WHAT IS BEING ASKED: Please output the lines shown below exactly as they appear.
***** AVAILABLE DATA
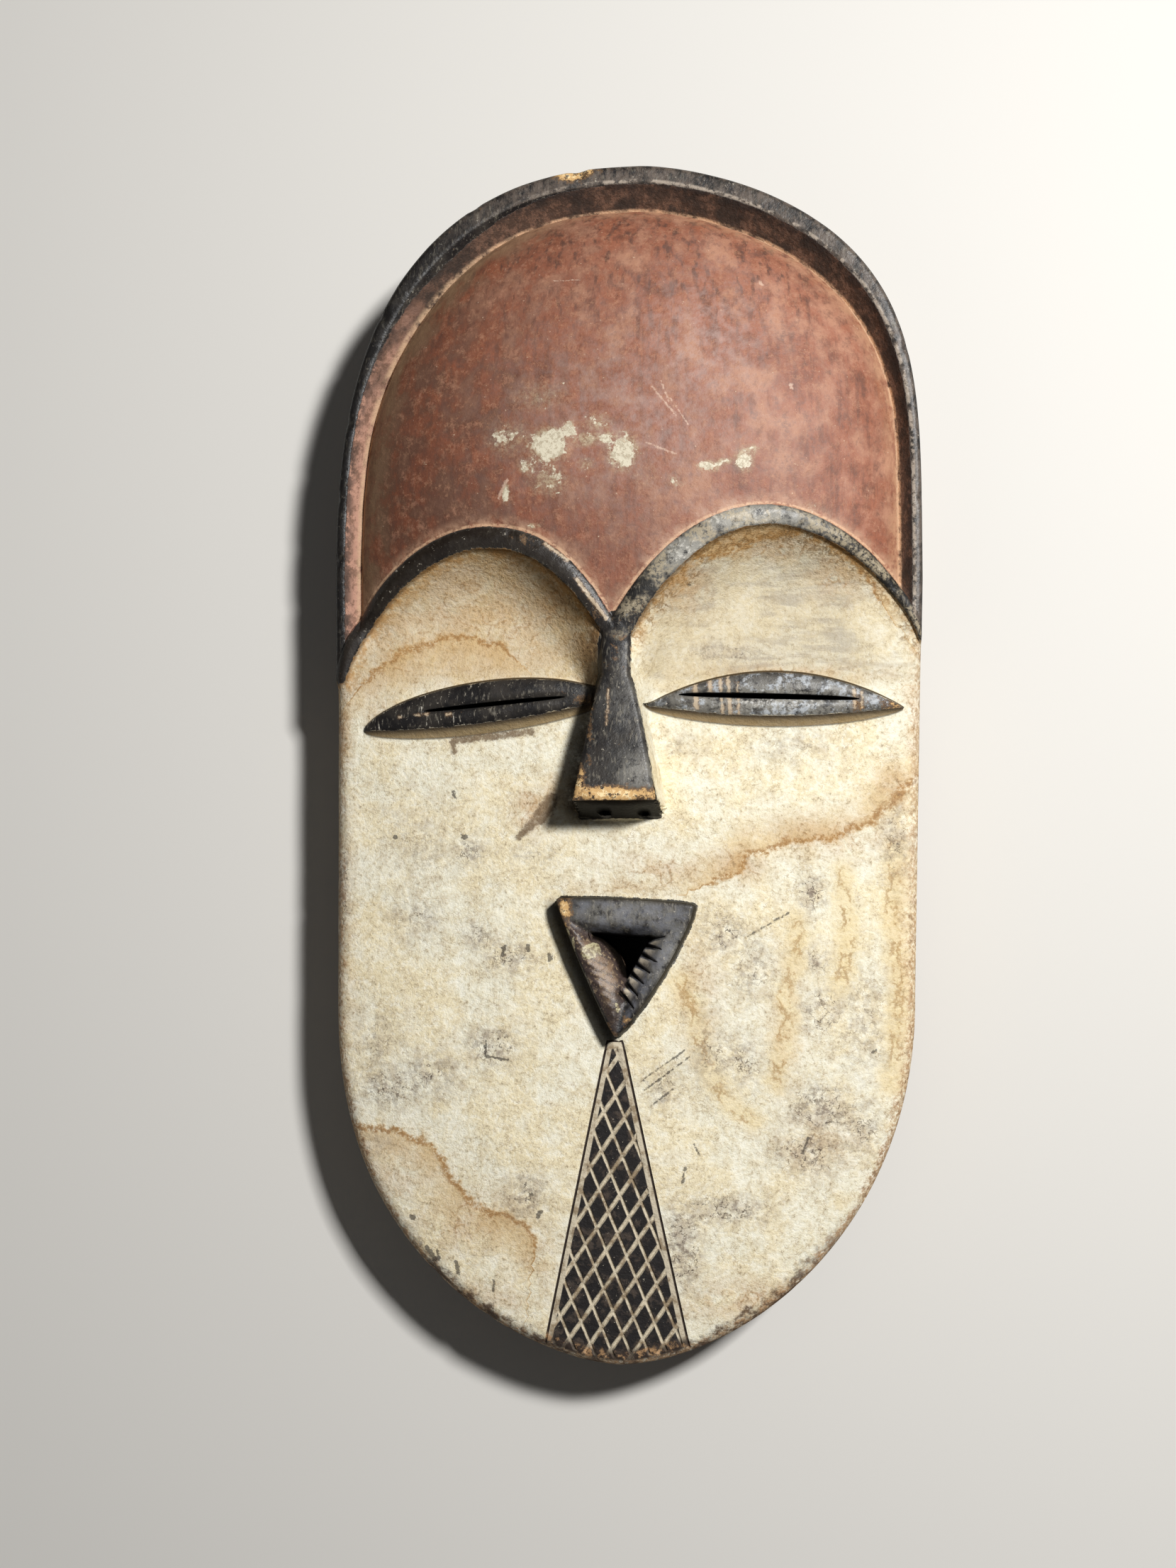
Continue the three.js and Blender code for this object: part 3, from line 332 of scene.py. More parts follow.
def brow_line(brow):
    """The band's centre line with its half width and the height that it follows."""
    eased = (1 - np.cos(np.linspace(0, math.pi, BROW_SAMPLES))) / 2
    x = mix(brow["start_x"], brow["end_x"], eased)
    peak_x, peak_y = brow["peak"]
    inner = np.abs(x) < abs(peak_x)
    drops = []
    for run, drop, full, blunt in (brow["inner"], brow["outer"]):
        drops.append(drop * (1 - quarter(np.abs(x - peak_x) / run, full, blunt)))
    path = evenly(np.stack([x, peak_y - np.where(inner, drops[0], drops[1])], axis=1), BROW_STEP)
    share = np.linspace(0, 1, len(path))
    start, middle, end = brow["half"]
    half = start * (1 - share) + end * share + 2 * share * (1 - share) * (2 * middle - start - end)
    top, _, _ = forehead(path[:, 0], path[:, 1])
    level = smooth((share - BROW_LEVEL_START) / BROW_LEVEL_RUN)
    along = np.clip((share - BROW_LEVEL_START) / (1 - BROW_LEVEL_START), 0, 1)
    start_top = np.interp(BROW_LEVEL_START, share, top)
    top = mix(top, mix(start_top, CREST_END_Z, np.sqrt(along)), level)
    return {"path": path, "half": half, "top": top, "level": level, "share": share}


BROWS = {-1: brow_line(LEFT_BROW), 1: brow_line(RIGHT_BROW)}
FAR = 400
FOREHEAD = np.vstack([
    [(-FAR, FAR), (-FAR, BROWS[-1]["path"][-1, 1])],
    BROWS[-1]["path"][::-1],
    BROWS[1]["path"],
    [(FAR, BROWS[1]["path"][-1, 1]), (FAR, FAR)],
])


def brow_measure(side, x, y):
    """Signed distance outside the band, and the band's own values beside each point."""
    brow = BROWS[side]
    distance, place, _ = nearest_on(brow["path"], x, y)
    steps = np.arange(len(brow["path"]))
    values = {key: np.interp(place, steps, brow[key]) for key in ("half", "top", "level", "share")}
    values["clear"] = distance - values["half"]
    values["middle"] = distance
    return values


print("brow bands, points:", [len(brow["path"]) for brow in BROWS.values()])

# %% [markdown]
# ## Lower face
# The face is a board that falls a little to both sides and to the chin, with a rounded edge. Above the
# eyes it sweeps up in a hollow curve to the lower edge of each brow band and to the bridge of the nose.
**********
SOLUTION BELOW:
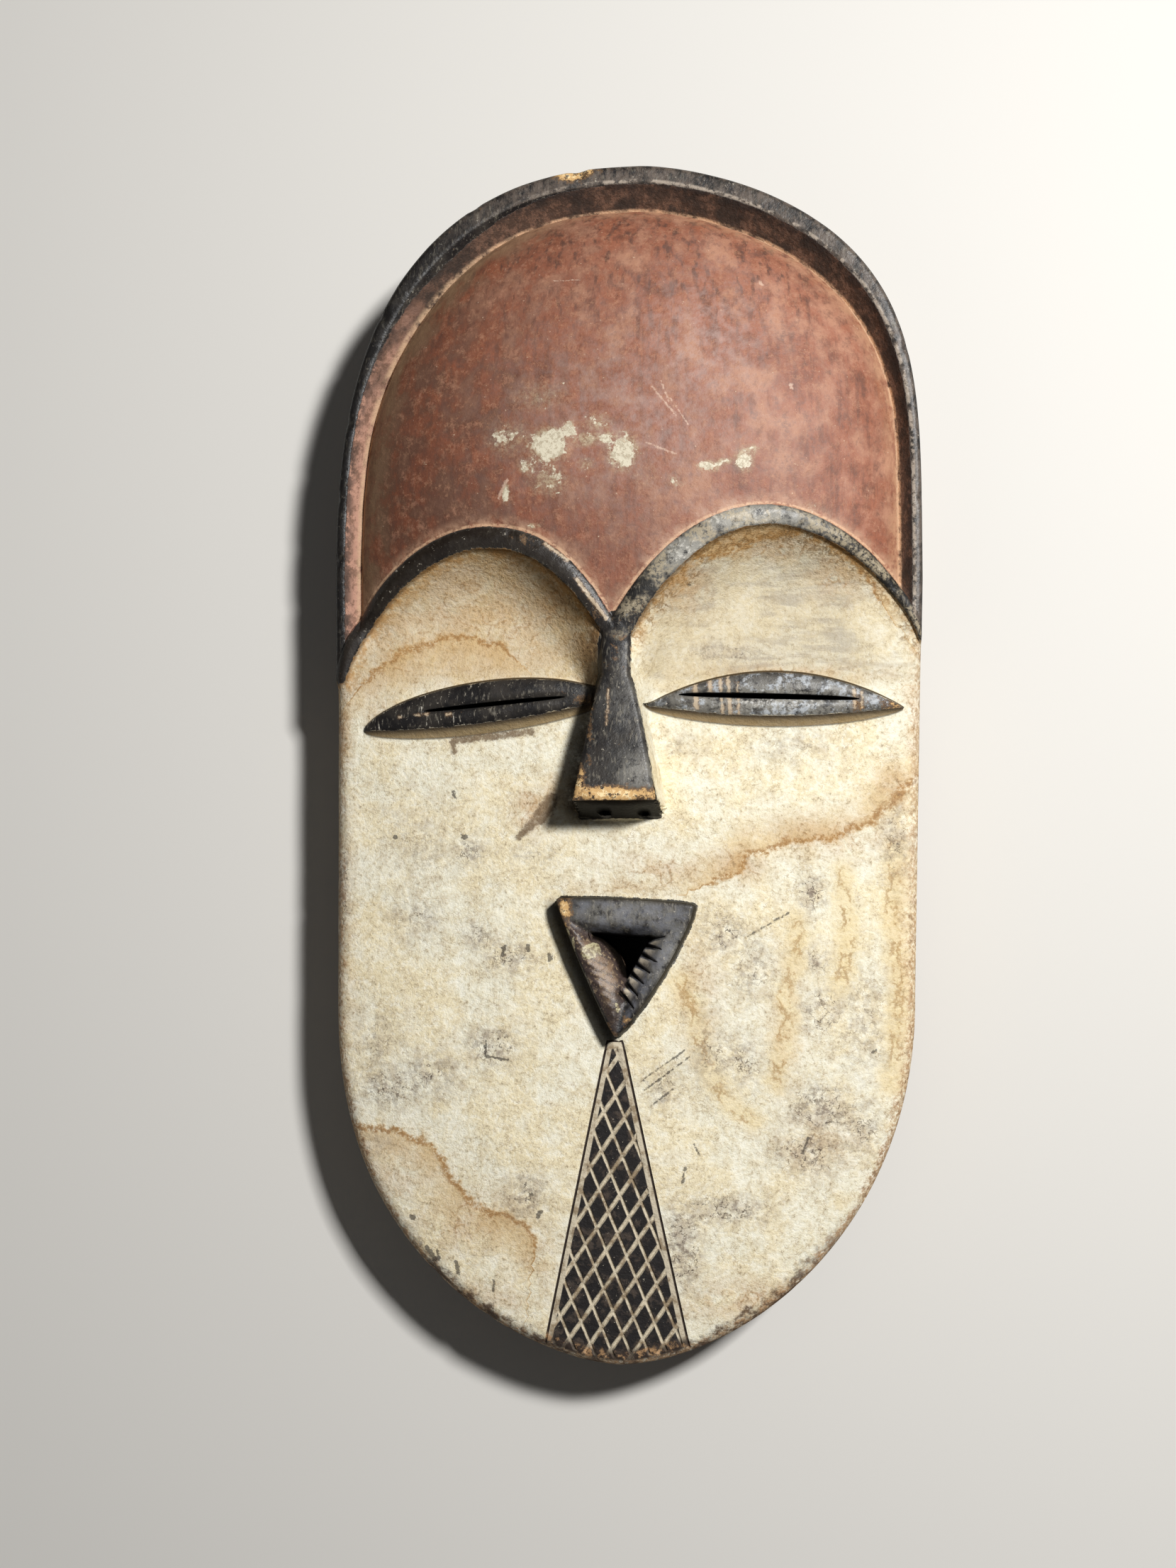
Continue the three.js and Blender code for this object: part 3, from line 332 of scene.py. More parts follow.
def brow_line(brow):
    """The band's centre line with its half width and the height that it follows."""
    eased = (1 - np.cos(np.linspace(0, math.pi, BROW_SAMPLES))) / 2
    x = mix(brow["start_x"], brow["end_x"], eased)
    peak_x, peak_y = brow["peak"]
    inner = np.abs(x) < abs(peak_x)
    drops = []
    for run, drop, full, blunt in (brow["inner"], brow["outer"]):
        drops.append(drop * (1 - quarter(np.abs(x - peak_x) / run, full, blunt)))
    path = evenly(np.stack([x, peak_y - np.where(inner, drops[0], drops[1])], axis=1), BROW_STEP)
    share = np.linspace(0, 1, len(path))
    start, middle, end = brow["half"]
    half = start * (1 - share) + end * share + 2 * share * (1 - share) * (2 * middle - start - end)
    top, _, _ = forehead(path[:, 0], path[:, 1])
    level = smooth((share - BROW_LEVEL_START) / BROW_LEVEL_RUN)
    along = np.clip((share - BROW_LEVEL_START) / (1 - BROW_LEVEL_START), 0, 1)
    start_top = np.interp(BROW_LEVEL_START, share, top)
    top = mix(top, mix(start_top, CREST_END_Z, np.sqrt(along)), level)
    return {"path": path, "half": half, "top": top, "level": level, "share": share}


BROWS = {-1: brow_line(LEFT_BROW), 1: brow_line(RIGHT_BROW)}
FAR = 400
FOREHEAD = np.vstack([
    [(-FAR, FAR), (-FAR, BROWS[-1]["path"][-1, 1])],
    BROWS[-1]["path"][::-1],
    BROWS[1]["path"],
    [(FAR, BROWS[1]["path"][-1, 1]), (FAR, FAR)],
])


def brow_measure(side, x, y):
    """Signed distance outside the band, and the band's own values beside each point."""
    brow = BROWS[side]
    distance, place, _ = nearest_on(brow["path"], x, y)
    steps = np.arange(len(brow["path"]))
    values = {key: np.interp(place, steps, brow[key]) for key in ("half", "top", "level", "share")}
    values["clear"] = distance - values["half"]
    values["middle"] = distance
    return values


print("brow bands, points:", [len(brow["path"]) for brow in BROWS.values()])

# %% [markdown]
# ## Lower face
# The face is a board that falls a little to both sides and to the chin, with a rounded edge. Above the
# eyes it sweeps up in a hollow curve to the lower edge of each brow band and to the bridge of the nose.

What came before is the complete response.